Charlie Elphicke and Stephen Hammond search for some harmony in Tory economics.

Once again the Conservative Party faces the great choice – promise tax cuts or promise stability and spending. Strong views are expressed on either side.  The tax cutters say the voters are finally fed up with being overtaxed and will respond.  The stabilisers says that if we dash for tax cuts, we will throw away the hard won lead the Conservative Party has achieved in which party is most trusted to handle the economy. 

But is there really a disagreement when we stand back from the rhetoric and look at what is really being said?

Labour’s record

Labour’s record on tax is dismal.  Never has a Government taxed so much and wasted public money with such a vengeance:

  • By the time of the next election, the tax burden will have gone up 4.2% of GDP compared with 1996/97;
  • Since 1996/97, the tax burden has increased by the equivalent of £6,182 a year in real terms for every household in the UK (or by £9,098 in cash terms);
  • Between 1996/97 and 2009/10 (the time of the next general election), the tax burden is forecast to rise by £8,153 a year in real terms for every household in the UK (or by £12,881 in cash terms);
  • The poorest in our society face the highest marginal tax rates
  • Taxes still year are £492 Billion.

So not great.  And since much of the tax rises have been by stealth, the poorest are picking up a lot of the tab.  So much so that all Labour’s redistribution appears to be cancelled out by higher taxes.  The result is that the poorest have not done better overall than the rest of the population under Labour.

Worse still, all those extra taxes are holding us back.  All Labour’s extra taxes are cutting Britain’s growth by up to 0.5% a year – over ten years that would amount to our economy being 6% smaller than it should be.  It may not sound like a lot, but that 6% will amount to £3,143 less cash per household each year.

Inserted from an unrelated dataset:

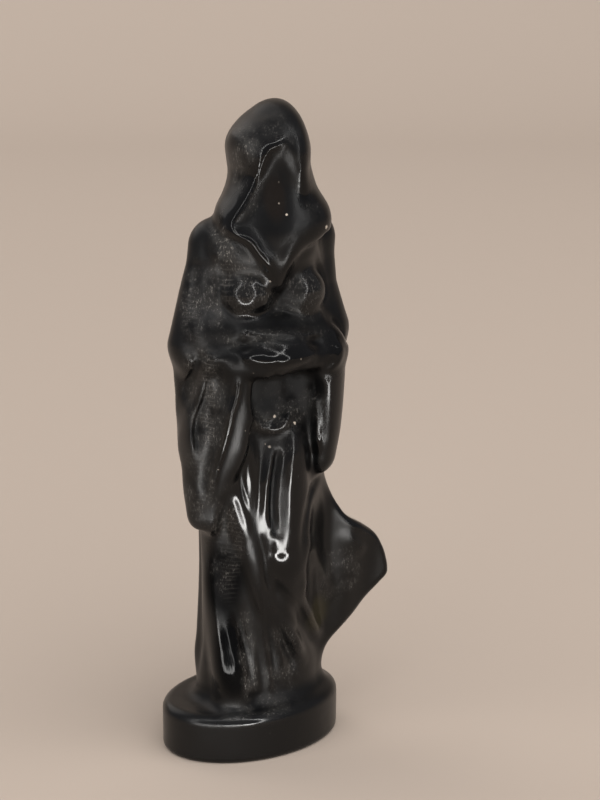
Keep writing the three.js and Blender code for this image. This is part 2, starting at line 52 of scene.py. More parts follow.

So with Labour’s high tax policies, we are losing today and we will be losing even more tomorrow.

Most people want to improve their lot , would want their neighbour to do well (ideally marginally less than themselves) and their country to be a great economic powerhouse, the envy of the World.  The great Cecil Rhodes said you’d won the lottery of life by being born British and there is that little bit in all of us that really wants to believe it.  Labour’s high tax policies make the dream harder to believe …and to achieve!.

Stable tax cuts

The case for cutting taxes therefore rests on us all being richer, having more choices and cutting first taxes that fall on the least well off who cannot afford to pay.

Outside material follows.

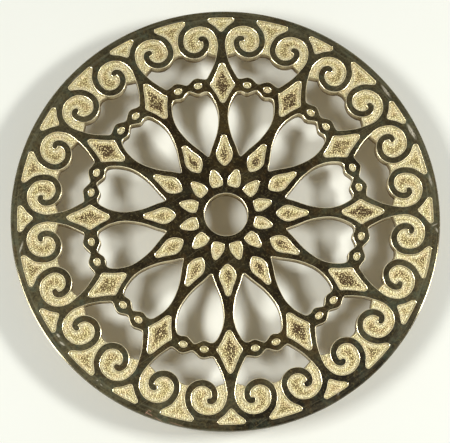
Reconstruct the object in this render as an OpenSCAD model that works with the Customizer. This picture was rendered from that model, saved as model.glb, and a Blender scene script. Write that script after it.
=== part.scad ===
// Round cast brass trivet: an openwork rosette plate on four turned feet.
// Every foot is held by a screw from below, under a rubber pad.
// The origin is on the table, below the middle of the plate.

/* [Plate] */
// Diameter of the plate
plate_d = 203; // [190:1:216]
// Thickness of the plate
plate_t = 6; // [5.5:0.1:8]
// Depth of the stippled grounds below the polished face
ground_depth = 1.2; // [0.6:0.1:1.5]
// Chamfer along the rim of the plate
rim_chamfer = 0.6; // [0.3:0.1:1]
// Width of the plain band along the rim
rim_w = 3.2; // [2.6:0.1:3.8]

/* [Hub] */
// Diameter of the centre hole
hole_d = 20.8; // [18:0.2:22]
// Width of the plain ring round the centre hole
hub_w = 3.4; // [2.6:0.1:4]
// Length of an inner drop
inner_drop_l = 8.7; // [7:0.1:9.5]
// Width of an inner drop
inner_drop_w = 6.1; // [4.5:0.1:6.8]
// Distance along the radius from the inner drops to the outer drops
drop_gap = 1.3; // [0.8:0.1:2]
// Length of an outer drop
outer_drop_l = 15.2; // [12:0.1:17]
// Width of an outer drop
outer_drop_w = 7.9; // [6:0.1:8.6]

/* [Petals and lozenges] */
// Width of the star between an inner drop and the tip of a petal opening
star_w = 6.8; // [5:0.1:9]
// Width of the web between two petal openings where they are widest
petal_web_w = 6.2; // [5:0.1:8]
// Length of a lozenge
lozenge_l = 20.1; // [17:0.1:21.5]
// Width of the raised line between a lozenge and an eye's ring
lozenge_line_w = 1.95; // [1.2:0.05:3]

/* [Eyes] */
// Length of an eye along the radius
eye_l = 3; // [2:0.1:4.4]
// Width of an eye across the radius
eye_w = 3.9; // [2.4:0.1:4.8]
// Outer diameter of the ring round an eye
eye_ring_d = 7.8; // [7:0.1:8.4]
// Distance between the two eyes of a pair
eye_spacing = 10; // [9:0.1:10.6]
// Width of the bar that joins the two eyes of a pair
eye_bar_w = 3.1; // [2.4:0.1:4]

/* [Scrolls and rim] */
// Width of the stem between two scrolls
stem_w = 3.5; // [2.4:0.1:5]
// Width of the raised stroke of a scroll
stroke_w = 2.9; // [2.2:0.1:3.2]
// Width of a spandrel's tail between two strokes
tail_w = 3.5; // [2.4:0.1:5]
// Distance from a scroll's ground to the plain band along the rim
scroll_rim_w = 4.5; // [3.4:0.1:6]
// Length of a rim triangle along the radius
triangle_l = 7.2; // [5.5:0.1:8]
// Width of a rim triangle
triangle_w = 12.8; // [10:0.1:13.6]

/* [Feet] */
// Distance from the rim of the plate to the middle of a foot
foot_inset = 12; // [11:0.5:15]
// Height of a foot
foot_h = 13; // [11:0.5:20]
// Diameter of a foot at the top
foot_top_d = 12; // [11.4:0.1:14]
// Diameter of a foot at the bottom
foot_d = 10.4; // [10:0.1:12]
// Rounding of the lower edge of a foot
foot_round = 0.5; // [0.2:0.1:0.5]
// Diameter of the boss above a foot
boss_d = 12; // [10:0.1:14]
// Height of the boss above a foot
boss_h = 2; // [1:0.1:4]

/* [Screws and pads] */
// Diameter of a foot screw
screw_d = 4; // [3:0.1:4.4]
// Diameter of a screw head
screw_head_d = 7; // [6:0.1:7.4]
// Height of a screw head
screw_head_h = 2.6; // [1.8:0.1:3]
// Width of the slot in a screw head
slot_w = 1; // [0.8:0.1:1.4]
// Depth of the slot in a screw head
slot_depth = 1.1; // [0.8:0.1:1.4]
// Length of thread in the boss and the plate
thread_l = 5; // [4:0.1:5.2]
// Diameter of a pad
pad_d = 8.2; // [7.6:0.1:8.6]
// Thickness of a pad
pad_t = 2.2; // [2:0.1:3]
// Depth of the seat of a pad in its foot
pad_seat = 1.2; // [0.8:0.1:1.5]

/* [Fits] */
// Clearance between a screw and its threaded hole, on the radius
thread_clearance = 0.05; // [0.02:0.01:0.1]
// Clearance between a screw and its foot, on the radius
screw_clearance = 0.2; // [0.1:0.05:0.3]
// Clearance at the end of a screw and over its head
end_clearance = 0.3; // [0.2:0.1:0.5]
// Clearance between a pad and its seat, on the radius
pad_clearance = 0.1; // [0.05:0.05:0.2]

/* [Hidden] */

// Facets of the round pieces
$fn = 96;
// The most that a curve bends within one of its straight pieces, in degrees
piece_bend = 22;
// How far a cut runs past the face that it opens
overrun = 0.4;

// The plate has twelve like sectors, each with a lozenge line in its middle
sectors = 12;
pitch = 360 / sectors;
feet = 4;

plate_r = plate_d / 2;
rim_in_r = plate_r - rim_w;
pad_proud = pad_t - pad_seat;
foot_z = pad_proud;
boss_z = foot_z + foot_h;
plate_z = boss_z + boss_h;
plate_top = plate_z + plate_t;
head_seat = pad_seat + screw_head_h + end_clearance;
screw_l = foot_h - head_seat + thread_l;
thread_r = screw_d / 2 + thread_clearance;

// The place of the eyes, as a share of the plate's radius, and of a lozenge's inner
// end from there, as a share of its length
eye_place_share = 0.637;
lozenge_place_share = 0.482;
// Where a petal is widest, as a share of its length
petal_wide_share = 0.7;

// Half outlines, from the end near the hub to the far end, as shares of the
// length and of half the width
inner_drop_share = [
    [0, 0], [0.01, 0.5], [0.07, 0.86], [0.34, 1], [0.6, 0.82], [0.84, 0.5], [0.96, 0.27], [1, 0]
];
outer_drop_share = [
    [0, 0], [0.07, 0.43], [0.2, 0.82], [0.36, 1], [0.5, 0.91], [0.74, 0.55], [0.95, 0.31], [1, 0]
];
lozenge_share = [
    [0, 0], [0.05, 0.24], [0.2, 0.48], [0.35, 0.8], [0.46, 1],
    [0.56, 0.81], [0.75, 0.51], [0.94, 0.24], [1, 0]
];
petal_share = [
    [0, 0], [0.04, 0.12], [0.1, 0.235], [0.3, 0.66], [0.52, 0.945],
    [petal_wide_share, 1], [0.85, 0.915], [0.915, 0.81], [0.932, 0.7]
];
triangle_share = [[0, 0], [0.07, 0.15], [0.4, 0.49], [0.62, 0.84], [0.8, 1], [0.95, 0.91]];

// The side of a bay along a stem, from the lozenge line, as shares of the
// lozenge's length from its middle and of half its width
stem_side_share = [[0.095, 1.38], [0.12, 1.21], [0.2, 1.06], [0.35, 0.8], [0.53, 0.56]];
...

The case for stability is based on the fear that the electorate will not tolerate any reduction in public spending – therefore tax cuts are out and any surplus must go to plugging Labour’s excessive borrowing and improving public services ahead of any reduction in taxes.  In other words, it presents itself as the mature, gravitas laden approach.  And as the economy grows, some of that growth will go to more spending on public services, some on reducing taxes – a sort of “judgement of Solomon” approach (except we do not know if it will be 50:50 or something else).

Within all of this, there are points of agreement:

  • There is strong evidence that cutting business tax will be self funding and a spur to economic growth.  So a pledge to cut business taxes from 30% to 15% on this basis would please the tax cutter and the stabiliser;
  • Pensioners and the poorest in our communities paying so much tax without the means to pay it is a blot on the political landscape and should be given priority;
  • Britain should be an economic powerhouse and, frankly, growth shouldn’t be a problem if we ensure supply side freedom.

Moreover, the stabilisers’ case is that the proceeds of growth should be shared.  Let us take the example of the projected growth in tax revenue between now and the end of the current Parliament as a simple example.  GDP is projected to rise by £150Bn a year and the tax on this will amount to 39% in total  - after taking into account whole economy inflation (using a "GDP deflator") the extra annual tax will amount to around £50Bn a year. The stabilisers might argue that half of this amount should go to reducing borrowing and then reducing taxes while the tax cutters would be delighted to have a pot of tax cuts to consider. So is the gap really that great and is there room for a stable tax cuts accommodation?

On the face of it, applying the judgement of Solomon analysis, the tax cutters would be delighted to have a pot of £25 Bn of tax cuts to play with.  However, the fly in the ointment is that the stabiliser wishes first to get public borrowing under control.  So the real issue is therefore likely to be where the balance is to be struck between reducing public borrowing and reducing taxes in the Tory Government – and the potential accommodation lies in the balance being struck at a point that both the cutter and the stabiliser can accept.